Israeli Cabinet approves Mideast truce
(Reuters)
Updated: 2006-08-13 21:46

The Lebanese government approved the deal Saturday, and Nasrallah signaled grudging acceptance, but also warned that "the war has not ended." On Sunday, Hezbollah fired more than 150 rockets at northern Israel, killing an Israeli man.

In the Cabinet meeting, Olmert praised the cease-fire agreement approved by the

U.N. Security Council, saying it will prevent a return to the status quo in which Hezbollah ran a state-within-a-state in south Lebanon, participants said.

Vice Premier Shimon Peres said that while Israel has to learn lessons from the war, "in my view, we came out of this with the upper hand, both politically and military."

The deal was seen at best as a draw with Hezbollah, and some felt Israel - unable to subdue a guerrillas force - had lost.

Neither the Lebanese army nor U.N. forces can be counted on to challenge Hezbollah and prevent the

Iran-supplied guerrillas from rearming, military experts and commentators said.
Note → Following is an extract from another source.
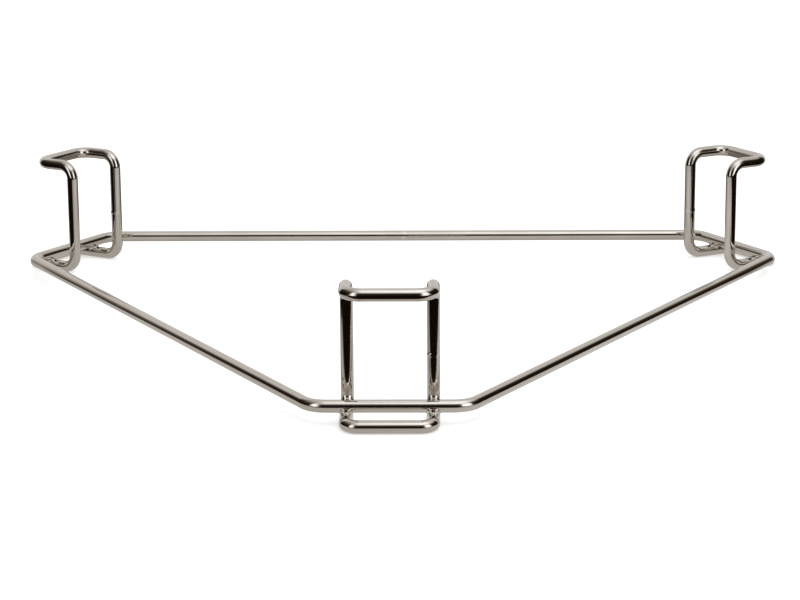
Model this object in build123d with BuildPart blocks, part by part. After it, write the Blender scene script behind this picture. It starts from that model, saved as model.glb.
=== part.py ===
from build123d import *
from math import cos, pi, sin
import os

# A three-point wire frame: a flat ring of round wire bent to a triangle with
# its corners cut off, and three upright C-shaped clips, each one closed loop
# of the same wire, welded across the ring's three short bars.
# Millimetres. +Z is up, z = 0 is the surface the clips' toes stand on, and the
# origin is the ring's centre. The front clip looks along -Y.

# ---- driving dimensions ----
# Wire lengths and bend radii are measured on the wire's centreline, and a
# length runs from corner to corner as if the corners were sharp.
wire_diameter = 5.0
rod_length = 285.0  # each long side of the ring
bar_length = 58.5  # each short side of the ring
ring_bend = 10.0
weld_sink = 0.2  # how far a foot and the bar on it are pressed together

clip_width = 32.4  # between a clip's two legs
clip_height = 53.2  # overall, from the standing surface to the clip's top
leg_inset = 14.8  # legs stand this far inside the bar
toe_overhang = 11.1  # from the bar out to the bottom crossbar
top_reach = 19.4  # from the legs out to the top crossbar
leg_top_bend = 6.0
leg_foot_bend = 6.0
top_corner_bend = 6.5
toe_corner_bend = 5.2

butt_weld_length = 1.0  # between a wire's two ends, filled by the weld
butt_weld_rise = 0.12  # how far the dressed weld stands proud of the wire
squeeze_radius = 3.1  # the metal squeezed out round each crossing
squeeze_height = 3.2

# Each clip's turn about the ring, and the side its butt weld is on: 1 is the
# right leg and -1 the left leg, seen from outside the ring.
clips = {"front": (-90, 1), "right": (30, 1), "left": (150, -1)}

# ---- dependent dimensions ----
wire_radius = wire_diameter / 2
foot_z = wire_radius
ring_z = foot_z + wire_diameter - weld_sink
arm_z = clip_height - wire_radius
half_rod, half_bar = rod_length / 2, bar_length / 2
rod_distance = (half_rod * cos(pi / 3) + half_bar) / sin(pi / 3)
bar_distance = (half_bar * cos(pi / 3) + half_rod) / sin(pi / 3)
leg_distance = bar_distance - leg_inset
top_distance = leg_distance + top_reach
toe_distance = bar_distance + toe_overhang
half_width = clip_width / 2
half_weld = butt_weld_length / 2
# A clip starts as a flat loop closed in the middle of one side, and is then
# folded, so its weld comes half-way along arm, leg and foot together.
folded_side = top_reach + (arm_z - foot_z) + (toe_distance - leg_distance)
clip_weld_z = arm_z - (folded_side / 2 - top_reach)


def spot(turn, reach, across, height):
    """A point given by its distance outwards, across and up, turned about Z."""
    return Vector(reach, across, height).rotate(Axis.Z, turn)


def bent_wire(points, bends, seated=None):
    """The round wire along a bent path, with a saddle where `seated` lies."""
    with BuildPart() as wire:
        with BuildLine() as path:
            FilletPolyline(*points, radius=bends)
        with BuildSketch(Plane(path.line @ 0, z_dir=path.line % 0)):
            Circle(wire_radius)
        sweep()
        if seated:
            add(seated, mode=Mode.SUBTRACT)
    return wire.part


def ring_points():
    """The ring's centreline, from one side of its butt weld to the other."""
    corners = []
    for turn in (90, 210, 330):
        corners += [spot(turn, rod_distance, side * half_rod, ring_z) for side in (-1, 1)]
    start = spot(90, rod_distance, half_weld, ring_z)
    end = spot(90, rod_distance, -half_weld, ring_z)
    return [start, *corners[1:], corners[0], end]


def clip_points(turn, side):
    """A clip's centreline, from the top of its butt weld round to the bottom."""
    near, far = side * half_width, -side * half_width
    corners = [
        (leg_distance, near, clip_weld_z + half_weld),
        (leg_distance, near, arm_z),
        (top_distance, near, arm_z),
        (top_distance, far, arm_z),
        (leg_distance, far, arm_z),
        (leg_distance, far, foot_z),
        (toe_distance, far, foot_z),
        (toe_distance, near, foot_z),
        (leg_distance, near, foot_z),
        (leg_distance, near, clip_weld_z - half_weld),
    ]
    return [spot(turn, *corner) for corner in corners]


def butt_weld(plane):
    """A thin disc of weld metal between two wire ends, a little proud."""
    with BuildPart() as weld:
        with BuildSketch(plane):
            Circle(wire_radius + butt_weld_rise)
        extrude(amount=half_weld, both=True)
        fillet(weld.edges(), butt_weld_rise * 0.9)
    return weld.part


def cross_weld(centre, *wires):
    """The lens of metal squeezed out between two crossing wires."""
    with BuildPart() as weld:
        with BuildSketch(Plane(centre, x_dir=(1, 0, 0), z_dir=(0, -1, 0))):
            Ellipse(squeeze_radius, squeeze_height / 2)
            Rectangle(
                squeeze_radius, squeeze_height, align=(Align.MAX, Align.CENTER), mode=Mode.SUBTRACT
            )
        revolve(axis=Axis(centre, (0, 0, 1)))
        for wire in wires:
            add(wire, mode=Mode.SUBTRACT)
    return weld.part


def save(shape, name):
    shape.label = name
    export_step(shape, f"parts/{name}.step")


os.makedirs("parts", exist_ok=True)

# ---- ring ----
base_ring = bent_wire(ring_points(), ring_bend)
save(base_ring, "base_ring")
save(butt_weld(Plane(spot(90, rod_distance, 0, ring_z), z_dir=(1, 0, 0))), "ring_butt_weld")

# ---- clips and their welds ----
clip_bends = [leg_top_bend, top_corner_bend, top_corner_bend, leg_top_bend]
clip_bends += [leg_foot_bend, toe_corner_bend, toe_corner_bend, leg_foot_bend]
for place, (turn, weld_side) in clips.items():
    clip_wire = bent_wire(clip_points(turn, weld_side), clip_bends, base_ring)
    save(clip_wire, f"{place}_clip")

    closed_at = spot(turn, leg_distance, weld_side * half_width, clip_weld_z)
    save(butt_weld(Plane(closed_at)), f"{place}_clip_butt_weld")

    for side, hand in ((1, "right"), (-1, "left")):
        crossing = spot(turn, bar_distance, side * half_width, (foot_z + ring_z) / 2)
        save(cross_weld(crossing, base_ring, clip_wire), f"{place}_clip_{hand}_foot_weld")
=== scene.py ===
# %% [markdown]
# # A three-point wire frame
# The object is bent from one size of round steel wire and plated with bright nickel. A flat ring
# with six bends carries three upright clips, each one closed loop folded to a C, and every joint
# is a weld. This lesson loads the measured frame, sets up the studio, and then makes the wires,
# the welds and their plating. All lengths are in metres, as Blender's are.

# %% Load the frame
import math
import bpy
import bmesh
from mathutils import Matrix, Vector, noise


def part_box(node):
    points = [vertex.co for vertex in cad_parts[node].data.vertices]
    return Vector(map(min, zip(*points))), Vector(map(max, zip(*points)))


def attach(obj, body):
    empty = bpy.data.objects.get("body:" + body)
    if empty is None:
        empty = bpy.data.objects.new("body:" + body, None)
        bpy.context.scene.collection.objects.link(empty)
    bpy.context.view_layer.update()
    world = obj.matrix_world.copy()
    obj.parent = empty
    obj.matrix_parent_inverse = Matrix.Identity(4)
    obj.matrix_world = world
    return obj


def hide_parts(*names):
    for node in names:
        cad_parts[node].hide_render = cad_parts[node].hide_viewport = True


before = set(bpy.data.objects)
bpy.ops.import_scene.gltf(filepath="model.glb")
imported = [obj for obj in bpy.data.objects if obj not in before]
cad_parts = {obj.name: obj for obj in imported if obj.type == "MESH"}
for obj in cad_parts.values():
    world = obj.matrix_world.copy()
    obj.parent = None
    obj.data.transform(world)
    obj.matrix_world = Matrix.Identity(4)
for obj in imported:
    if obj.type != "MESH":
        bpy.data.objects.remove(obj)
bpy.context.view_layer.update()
MM = 0.001
for name in sorted(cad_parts):
    low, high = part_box(name)
    print(name, [round(v / MM, 1) for v in high - low])

# %% [markdown]
# ## The camera
# The object is seen from just off its centre line and a little above. A camera can be placed by
# eye in the viewport, but then nobody can say where it stands. Here its place is worked out from
# an aim point, a distance and two angles, and a small roll levels the back rod. A long lens a
# little over a metre away keeps the three clips nearly the same size. A separate program fitted
# the numbers below, together with the wires' proportions.

# %% Find the camera's directions
AZIMUTH, ELEVATION, ROLL = 1.14, 13.69, -0.40  # degrees


def camera_directions():
    """The camera's right, up and look directions."""
    azimuth, elevation = math.radians(AZIMUTH), math.radians(ELEVATION)
    look = Vector((
        -math.sin(azimuth) * math.cos(elevation),
        math.cos(azimuth) * math.cos(elevation),
        -math.sin(elevation),
    ))
    level = Vector((math.cos(azimuth), math.sin(azimuth), 0))
    right = Matrix.Rotation(-math.radians(ROLL), 3, look) @ level
    return right, right.cross(look), look


right, up, look = camera_directions()
print("looking along", [round(v, 3) for v in look])

# %% Place the camera
AIM = Vector((0.5, -0.9, 3.7)) * MM
DISTANCE = 1.115
FOCAL_LENGTH, SENSOR_WIDTH = 114.17, 36  # millimetres

camera = bpy.data.objects.new("camera", bpy.data.cameras.new("camera"))
camera.matrix_world = Matrix((right, up, -look)).transposed().to_4x4()
camera.location = AIM - look * DISTANCE
camera.data.lens = FOCAL_LENGTH
camera.data.sensor_width = SENSOR_WIDTH
camera.data.clip_start = 0.01
bpy.context.scene.collection.objects.link(camera)
bpy.context.scene.camera = camera
print("camera at", [round(v, 3) for v in camera.location])

# %% [markdown]
# ## The studio
# A few small lamps would draw hard shadows across a white floor. An even white surround and one
# large lamp give soft light with hardly any shadow instead. The floor also glows a little, so
# that it stays white out to the edges of the view. The lamp is hidden from reflections, because
# what the plating shows is built separately, in the next step.

# %% Lay the white floor
FLOOR_HALF, FLOOR_COLOUR, FLOOR_GLOW = 6, (0.9, 0.9, 0.9), 0.38


def mesh_object(name, points, faces, material):
    mesh = bpy.data.meshes.new(name)
    mesh.from_pydata(points, [], faces)
    mesh.materials.append(material)
    made = bpy.data.objects.new(name, mesh)
    bpy.context.scene.collection.objects.link(made)
    return made


white = bpy.data.materials.new("white floor")
white.use_nodes = True
shader = white.node_tree.nodes["Principled BSDF"]
shader.inputs["Base Color"].default_value = (*FLOOR_COLOUR, 1)
shader.inputs["Roughness"].default_value = 0.9
shader.inputs["Specular IOR Level"].default_value = 0
shader.inputs["Emission Color"].default_value = (1, 1, 1, 1)
shader.inputs["Emission Strength"].default_value = FLOOR_GLOW
corners = [(x * FLOOR_HALF, y * FLOOR_HALF, 0) for x, y in ((-1, -1), (1, -1), (1, 1), (-1, 1))]
floor = mesh_object("floor", corners, [(0, 1, 2, 3)], white)
print("floor", 2 * FLOOR_HALF, "m square")

# %% Hang the soft lamp in a white surround
light = bpy.data.lights.new("soft lamp", "AREA")
light.shape = "RECTANGLE"
light.size, light.size_y = 0.95, 1.1
light.energy = 4.0
lamp = bpy.data.objects.new("soft lamp", light)
lamp.location = (0.35, -0.55, 1.2)
lamp.visible_glossy = False
bpy.context.scene.collection.objects.link(lamp)

world = bpy.data.worlds.new("white surround")
world.use_nodes = True
world.node_tree.nodes["Background"].inputs["Color"].default_value = (1, 1, 1, 1)
world.node_tree.nodes["Background"].inputs["Strength"].default_value = 0.9
bpy.context.scene.world = world
bpy.context.scene.view_settings.view_transform = "Standard"
print("lamp of", light.energy, "W at", [round(v, 2) for v in lamp.location])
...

The deal buys a period of calm, at best, and sets the region up for the next war with Tehran's proxy army, critics said. The truce will be "a time-out until the next confrontation, and maybe not even this," commentator Nahum Barnea wrote in Israel's Yediot Ahronot daily.
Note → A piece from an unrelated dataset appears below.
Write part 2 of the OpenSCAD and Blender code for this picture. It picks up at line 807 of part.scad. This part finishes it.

The Cabinet session was overshadowed by rising Israeli casualties. Twenty-four soldiers were killed Saturday and at least 73 wounded.

Hezbollah appeared to be fighting as fiercely as ever. The guerrillas shot down an Israeli helicopter, a first in the war, and killed five crew members. Other troops were killed by Hezbollah anti-tank missiles. The army said it killed more than 50 Hezbollah fighters.

The violence has claimed more than 900 lives: at least 763 in Lebanon — mostly civilians_ and 147 Israelis, including 109 soldiers. On Saturday, 19 Lebanese civilians were killed in Israeli air raids, one of which blasted a highway near the last open border crossing to Syria.

Lebanon's Cabinet said Israel's military push presented a "flagrant challenge" to the international community after the U.N. resolution was issued.

President Bush had an 8-minute phone call Saturday with Lebanese Prime Minister Fuad Saniora to discuss the truce. The White House said it is determined to vanquish the hold of Hezbollah - and that of its Syrian and Iranian benefactors - on the south.

"These steps are designed to stop Hezbollah from acting as a state within a state, and put an end to Iran and Syria's efforts to hold the Lebanese people hostage to their own extremist agenda," Bush said.

The anti-Syrian Saniora, whose government was extremely weak when the fighting began, appears to have emerged from the crisis considerably strengthened. He prevailed in his insistence that policing of the cease-fire be done by Lebanese soldiers as well as the U.N. force.

French President Jacques Chirac has said his nation was ready to contribute troops to the U.N. force. Other nations, including Italy and New Zealand, also have offered soldiers.

Israelis frustrated by ceasefire move

Despite being bombarded by Hizbollah rockets for weeks, civilians in northern Israel expressed anger and frustration on Sunday as Israel agreed to a U.N.-brokered truce to end weeks of fighting.

Residents, many of whom have spent a month living in bomb shelters to avoid rockets that have killed 40 civilians, said they wanted Israel's army to hit the Lebanese guerrilla group harder and not end the war in a position of perceived weakness.

"We haven't reached our targets," said Ron Goldman, a contractor in the town of Sdeh Eliezer, where many people have fled to avoid rockets fired by Hizbollah.

"A ceasefire as things are now will make Hizbollah stronger and Israel weaker. If we already went in, then we need to finish the job," he said.

Despite the U.N. Security Council's unanimous call on Friday for an end to the hostilities, Israeli troops continued offensive operations inside Lebanon on Sunday and Hizbollah launched more rockets into Israel, killing one person.

U.N. Secretary-General Kofi Annan said on Saturday that he had received assurances from Israel and Lebanon that a ceasefire would be implemented from 0500 GMT on Monday.

But residents of the north, where most of the 3,500 Hizbollah rockets fired in the month-long conflict have landed, said the imminent truce was no cause for celebration.

"I don't feel any safer," said Igor Marchib, a 24-year-old from Safed, a town about 15 km (10 miles) from the Lebanese border which has been struck repeatedly by rocket fire.

"I don't know if we failed or succeeded, and that's not good," he said of Israel's campaign, which has seen about 30,000 troops sent in to southern Lebanon, with the loss of at least 104 soldiers and hundreds more wounded.

On the Lebanese side, Israeli air strikes and bombardments have killed more than 1,000 people, most of them civilians.